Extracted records
>>>

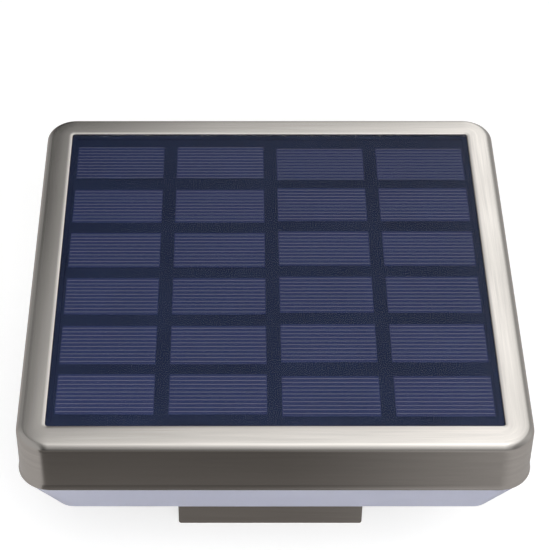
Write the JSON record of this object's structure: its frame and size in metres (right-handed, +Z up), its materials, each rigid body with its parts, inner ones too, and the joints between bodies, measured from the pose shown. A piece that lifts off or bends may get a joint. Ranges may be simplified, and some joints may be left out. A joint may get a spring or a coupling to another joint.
{
  "type": "solar fence post light",
  "caption": "Square solar light for a fence post: steel head with solar panel, frosted tapered diffuser, push switch below and a square sleeve over the post.",
  "frame": {"origin": "centre of the sleeve's open bottom rim", "axes": "+Z up along the post, -Y the front, +X to the right seen from the front"},
  "size_m": [0.1588, 0.1588, 0.0922],
  "materials": {
    "stainless": "brushed stainless steel",
    "clear_sheet": "clear glossy laminate",
    "cell_silicon": "dark blue coated silicon",
    "panel_board": "dark navy board",
    "seal_rubber": "black rubber",
    "silicone": "clear grey silicone",
    "foam": "closed-cell foam",
    "frosted_plastic": "frosted opal plastic",
    "dark_moulding": "fine-textured dark grey moulding",
    "white_moulding": "white reflector moulding",
    "circuit_board": "green circuit board",
    "led_white_board": "white circuit board",
    "led_phosphor": "yellow phosphor",
    "screw_steel": "stainless fastener",
    "spring_steel": "nickel-plated spring steel",
    "black_plastic": "black plastic",
    "coil_ferrite": "wound ferrite",
    "can_aluminium": "aluminium can",
    "terminal_plastic": "ivory plastic",
    "battery_wrap": "shrink-wrapped cell",
    "lug_brass": "tinned brass",
    "button_plastic": "black push button",
    "lead_insulation": "lead insulation"
  },
  "bodies": {
    "light": {"top_cover": "stainless", "post_sleeve": "stainless", "panel_cover": "clear_sheet", "solar_cells": "cell_silicon", "panel_backing": "panel_board", "panel_gasket": "seal_rubber", "diffuser_seal": "seal_rubber", "base_gasket": "seal_rubber", "sleeve_pad": "seal_rubber", "switch_washer": "seal_rubber", "cover_bond": "silicone", "panel_pads": "foam", "diffuser": "frosted_plastic", "chassis": "dark_moulding", "base_plate": "dark_moulding", "light_box": "white_moulding", "led_board": "led_white_board", "leds": "led_phosphor", "controller_board": "circuit_board", "base_screws": "screw_steel", "sleeve_screws": "screw_steel", "led_screws": "screw_steel", "controller_screws": "screw_steel", "holder_screws": "screw_steel", "switch_nut": "screw_steel", "contact_positive": "spring_steel", "contact_negative": "spring_steel", "button_spring": "spring_steel", "battery_holder": "black_plastic", "controller_chip": "black_plastic", "controller_coil": "coil_ferrite", "controller_capacitor": "can_aluminium", "board_terminals": "terminal_plastic", "battery": "battery_wrap", "battery_cap": "terminal_plastic", "switch_body": "black_plastic", "switch_lugs": "lug_brass", "panel_leads": "lead_insulation", "battery_leads": "lead_insulation", "led_leads": "lead_insulation", "switch_leads": "lead_insulation"},
    "button": {"power_button": "button_plastic"}
  },
  "joints": [
    {"name": "power_button_press", "type": "slide", "parent": "light", "child": "button", "axis": [0, 0, 1], "range_m": [0, 0.0015], "stiffness_N_per_m": 500, "springref_m": -0.003, "deforming": ["button_spring"]}
  ]
}
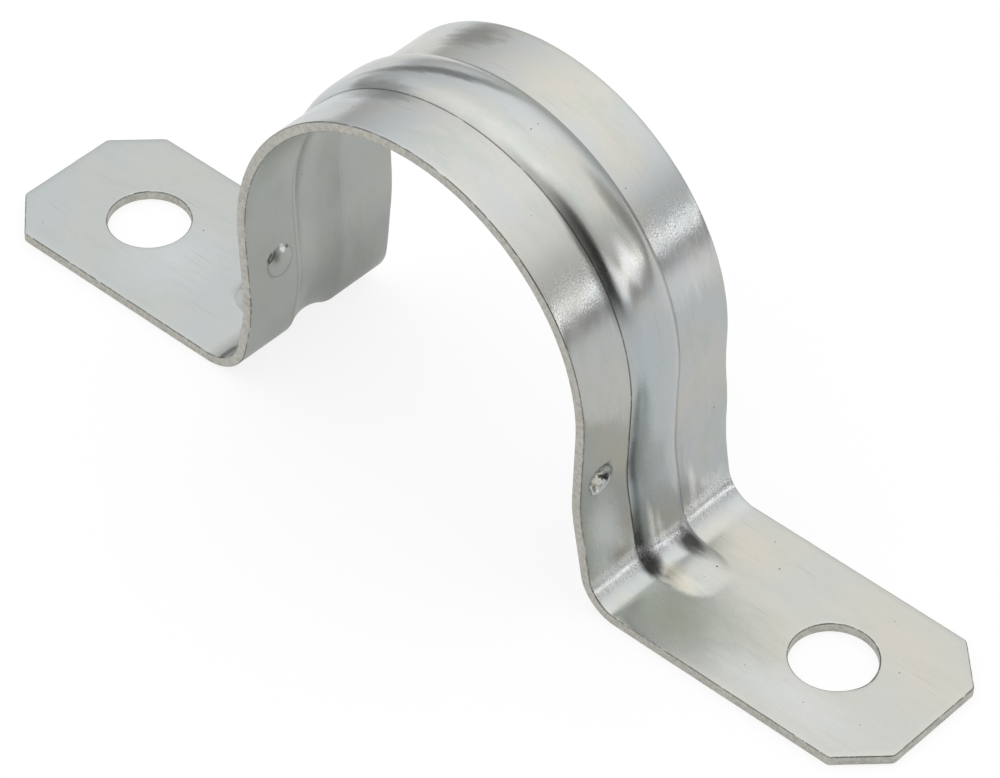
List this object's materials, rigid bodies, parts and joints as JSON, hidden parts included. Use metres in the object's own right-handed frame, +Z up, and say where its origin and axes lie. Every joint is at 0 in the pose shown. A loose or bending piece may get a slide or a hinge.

<<<

WRITTEN PROBLEM. Look through the data above. Each line containing the word "from" needs to be copied.

EXERCISE RESULT.
Write the JSON record of this object's structure: its frame and size in metres (right-handed, +Z up), its materials, each rigid body with its parts, inner ones too, and the joints between bodies, measured from the pose shown. A piece that lifts off or bends may get a joint. Ranges may be simplified, and some joints may be left out. A joint may get a spring or a coupling to another joint.
  "frame": {"origin": "centre of the sleeve's open bottom rim", "axes": "+Z up along the post, -Y the front, +X to the right seen from the front"},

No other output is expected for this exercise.